Justement, à la lecture de l’ouvrage, nous remarquons que vous êtes familier de cette variante de tamazight. Comment s’est fait votre apprentissage ? Au contact des interlocuteurs ?


Les premiers enseignements que j’ai cumulés se sont faits à travers la télévision en apprenant quelques vocables, que je répétais fièrement lorsque je croisais des amis du Grand Aurès ; mais l’apprentissage réel s’est raffermi lors de mon cursus de licence où j’ai eu à étudier des textes d’André Basset et Amor Nezzal, sans oublier, bien sûr, le contact à l’université avec des amis chaouis de l’Aurès. Je dois dire qu’à l’époque apprendre un riche lexique et imiter un nouvel accent n’avait rien d’«exotique» mais était une vraie immersion dans le riche patrimoine amazigh. Chaque jour j’accumulais de nouveaux termes, de nouvelles tournures, et surtout je m’imprégnais de la littérature orale chaouie.


Votre ouvrage donne à voir des pans importants de l’histoire et de la culture chaouies. Un lexique permet aux lecteurs de connaître le vécu, des dates historiques et des personnages en vue de cette région de l’est du pays... 


J’ai essayé de donner un concentré sur le «monde chaoui», j’ai réparti le livre en cinq chapitres. Dans le premier, j’ai présenté le pays chaoui, ses grandes villes, son histoire, la culture chaouie à travers la chanson, la couture, la danse, les bijoux, etc. J’ai aussi présenté une dizaine d’hommes et de femmes très célèbres qui ont vécu dans différentes phases de l’histoire. Le deuxième chapitre est une présentation linguistique de la variante chaouie sur plusieurs plans : phonétique/phonologie, morphologie, syntaxe, etc. Dans le troisième chapitre, nous avons sélectionné des terminologies spécifiques en quatre déclinaisons linguistiques : kabyle, chaoui, français et arabe. Des thématiques importantes, comme la faune, la flore, le temps, la famille, la maison, la parenté, etc.


Le chapitre quatre est un ensemble de textes présenté en deux variétés : kabyle et chaoui. Des typologies de textes différentes, on trouve le narratif, le descriptif, le dialogue, la satire… Chaque texte est illustré. Nous avons choisi de mettre dans le dernier chapitre un lexique de 1000 mots les plus usuels dans la communication courante.


Travaillez-vous sur des projets incluant d’autres parlers ?
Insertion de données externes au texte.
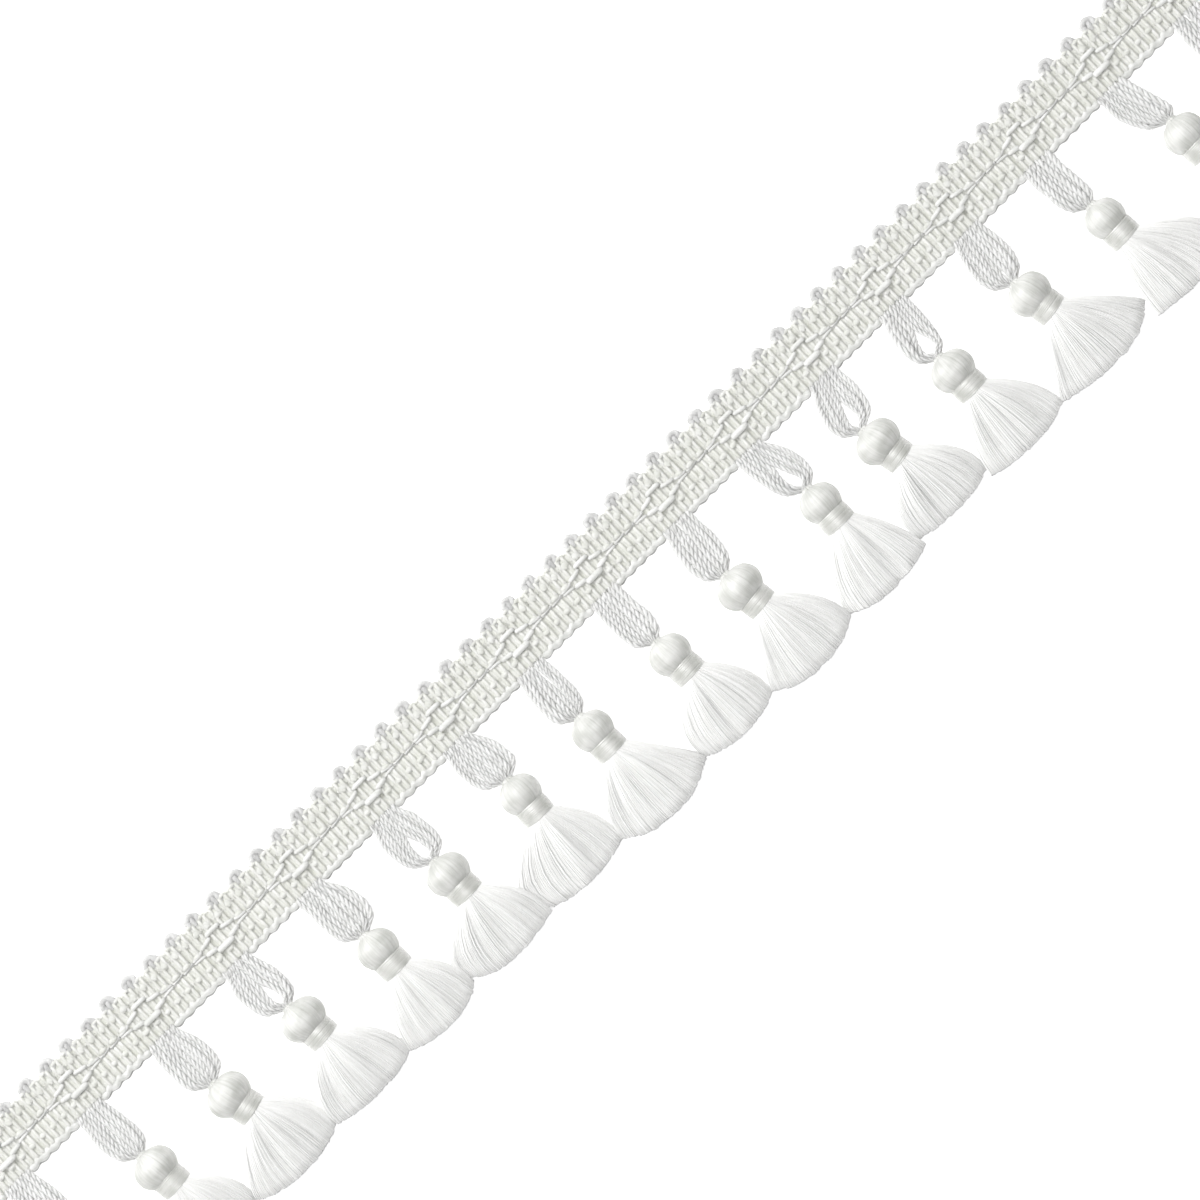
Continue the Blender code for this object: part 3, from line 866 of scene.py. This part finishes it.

Oui, nous avons déjà publié un livre dans ce sens : un manuel d’apprentissage du touareg. Un livre qui a beaucoup aidé les dizaines d’enseignants kabylophones partis au Hoffar pour enseigner la langue amazighe. Le livre que j’avais publié en 2014 chez le HCA, en coédition avec Tira, a été d’un grand apport pour renforcer l’enseignement dans le Grand Sud. Même les étudiants touareg qui étudient au département de Tamanrasset ont utilisé ce manuel pour apprendre le kabyle, cet ouvrage permet au locuteur kabyle d’apprendre le touareg, mais aussi au locuteur targui d’apprendre le kabyle, une technique d’interversion.
 

Les travaux sur la dialectologie sont d’une importance capitale, toutefois, l’installation imminente d’une académie, qui aura la tâche de ce genre d’initiative, donnera plus de crédit à ce genre d’ouvrage. En attendant son installation, je préfère me consacrer à d’autres projets. 

 

 Propos recueillis par  Nadir Iddir

 

 

 BIO EXPRESS
Enseignant-inspecteur, journaliste et écrivain, Yacine Zidane est aussi consultant au Haut-Commissariat à l’amazighité (HCA). Impliqué dans plusieurs projets de développement de la langue amazighe, notamment en ce qui concerne l’introduction de tamazight dans les plateformes informatiques et numériques, il a dirigé plusieurs équipes de traduction sous l’égide du HCA pour mettre en place des versions amazighes de sites internet des départements ministériels, à l’instar de celui de la Justice.